Looks like pynq-z2 has header pins which connect with raspberry pi. https://www.tulembedded.com/FPGA/ProductsPYNQ-Z2.html

And Tensil works with the Pynq-Z2!

Does Tensil work with Pytorch?

Yes! Just use the built-in Pytorch ONNX functions to output your model as an ONNX file, then run it through Tensil.

maille asks:

Apart from the discontinued Intel sticks, are there pytorch compatible USB accelerators on the market?

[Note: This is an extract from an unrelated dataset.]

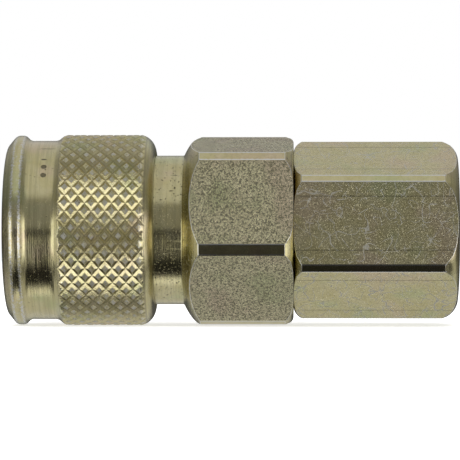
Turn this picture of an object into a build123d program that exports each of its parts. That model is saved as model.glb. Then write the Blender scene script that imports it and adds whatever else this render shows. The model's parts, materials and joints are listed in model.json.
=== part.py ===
from build123d import *
import math
import os

# Quick disconnect coupler, in millimetres.
# X runs along the coupler's axis: 0 is the centre of the port's end face, and the plug's mouth is at -X.
# Stations along the coupler are given from the mouth: mouth + distance.

os.makedirs("parts", exist_ok=True)

overall_length = 54.2
mouth = -overall_length

# Hexagons
body_hex_across = 21.0
body_hex_corner_radius = 11.75
body_hex_roll = 11.5  # degrees from +Y to a corner
body_hex_start = mouth + 21.3
joint_face = mouth + 34.5  # where the socket body and the port adapter meet
port_hex_across = 19.0
port_hex_corner_radius = 10.7
port_hex_roll = 25.1
port_face_radius = 9.0

# Release sleeve
sleeve_end = mouth + 17.85
rim_radius = 11.43
band_radius = 10.8
knurl_radius = 11.5
front_face_radius = 9.6
rear_face_radius = 9.6
counterbore_radius = 9.4
chamber_radius = 9.6
land_radius = 8.48
release_cone_radius = 9.06
stop_shoulder = mouth + 2.42
land_front = mouth + 4.35
land_rear = mouth + 6.9
chamber_rear = mouth + 15.6

# Socket body
neck_radius = 9.0
nose_radius = 8.0
nose_end = mouth + 0.4
nose_chamfer = 0.5
spring_shoulder = mouth + 15.5
sleeve_running_gap = 0.08
socket_radius = 6.0
socket_chamfer = 0.35
socket_floor = mouth + 8.8
tip_bore_radius = 4.1
valve_face = mouth + 13.6  # the flat seat that the valve closes on
cavity_radius = 6.3
guide_shoulder = mouth + 25.2
thread_radius = 8.0  # of the joint between body and adapter

# Locking balls: each moves straight outwards while the sleeve slides back
ball_count = 8
ball_radius = 1.5875
ball_station = mouth + 4.7
ball_centre_radius = 6.69
ball_hole_radius = 1.65
ball_lip_radius = 1.55
ball_lip_top = 6.25
ball_seat_top = 6.45
ball_relief_front = mouth + 2.95  # a shallow groove that clears the ball holes' inner edges
ball_relief_rear = mouth + 6.45
ball_relief_radius = 6.2

# Stop ring, in its groove near the nose
ring_groove_front = mouth + 1.35
ring_groove_rear = mouth + 2.4
ring_groove_radius = 7.0
ring_front = mouth + 1.38
ring_rear = mouth + 2.38
ring_inner_radius = 7.03
ring_outer_radius = 9.25
ring_gap = 2.4
ring_gap_angle = 100

# Seals
seal_groove_front = mouth + 9.8
seal_groove_rear = mouth + 12.4
seal_groove_radius = 5.5
o_ring_thickness = 1.78
plug_seal_radius = 4.58
plug_seal_station = mouth + 11.45
backup_thickness = 0.6
body_seal_radius = 7.43
body_seal_station = mouth + 33.5
body_seal_groove = 2.1

# Valve
poppet_front = mouth + 9.9
crown_radius = 3.6
crown_bore_radius = 2.4
crown_slot_width = 1.5
crown_slot_end = mouth + 13.1
head_front = mouth + 13.7
head_rear = mouth + 15.7
head_radius = 5.6
valve_seal_front = mouth + 13.62
valve_seal_rear = mouth + 14.7
valve_seal_inner = 4.35
valve_seal_outer = 5.2
spring_spigot_radius = 3.2
spring_spigot_end = mouth + 16.7
stem_radius = 1.5
stem_end = mouth + 27.9

# Valve guide
guide_rear = mouth + 27.0
guide_radius = 7.95
guide_hub_radius = 2.6
guide_hub_length = 0.9  # it stands this far behind the disc
guide_bore_radius = 1.56
guide_slot_radius = 5.6
guide_slot_width = 1.5
guide_slot_arc = 56

# Port adapter
nose_thread_radius = 7.97
nose_recess_radius = 6.5
nose_recess_end = mouth + 29.5
through_radius = 4.5
port_floor = mouth + 41.2
port_minor_radius = 5.7225  # of a G 1/4 thread
port_chamfer_radius = 6.2

# Springs
sleeve_wire = 1.0
sleeve_coil_radius = 8.7
sleeve_coil_pitch = 1.9
valve_wire = 0.9
valve_coil_radius = 4.1
valve_coil_pitch = 2.0
end_gap = 0.02  # between a spring's ground end and what it presses on

fit_gap = 0.02  # between pieces that stay together


def turned(outline, mode=Mode.ADD):
    # Revolves a closed outline of (x, radius) points round the coupler's axis.
    with BuildSketch(Plane.XY) as section:
        with BuildLine():
            Polyline(*outline, close=True)
        make_face()
    revolve(section.sketch, axis=Axis.X, mode=mode)


def hexagon_bar(start, end, across, roll):
    # A hexagonal bar along X. roll turns it about the axis.
    with BuildSketch(Plane.YZ.offset(start)) as section:
        RegularPolygon(radius=across / 2, side_count=6, major_radius=False, rotation=roll)
    extrude(section.sketch, amount=end - start)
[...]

I’m not completely sure if the answer is no but I have had difficulty finding anything like that outside of Tensil.

How does Tensil work?

With Tensil, all computations are performed on the FPGA. In addition to matrix multiplication Tensil supports SIMD instruction with various operations. The ML activations, average and maximum pooling, normalization, and image resizing use SIMD instruction. Some ML operations, such as padding, are achieved by changing the memory layout. Tensil uses DRAM0 and DRAM1 memory pools (usually in DDR memory) to interact with the host to read model inputs and weights and write outputs. It also uses these pools to offload intermediate results between layers and between tiles within a layer when FPGA does not have sufficient BRAM, which is common on lower-end devices. Tensil compiler takes care of finding the most efficient memory scheduling for given on-FPGA memory size.

How will Tensil make money?

The core technology will always be free and open source, so to commercialize Tensil we’re planning to offer a “pro” version which would operate under a paid license and provide features specifically needed by enterprise users. We’re also working on a web service that will let you run Tensil’s tools in a hosted fashion, with one major feature being the ability to search across a large number of potential architectures to find the best FPGA for your needs. Extra paid support and other services like ASIC tape-outs will also be in the mix.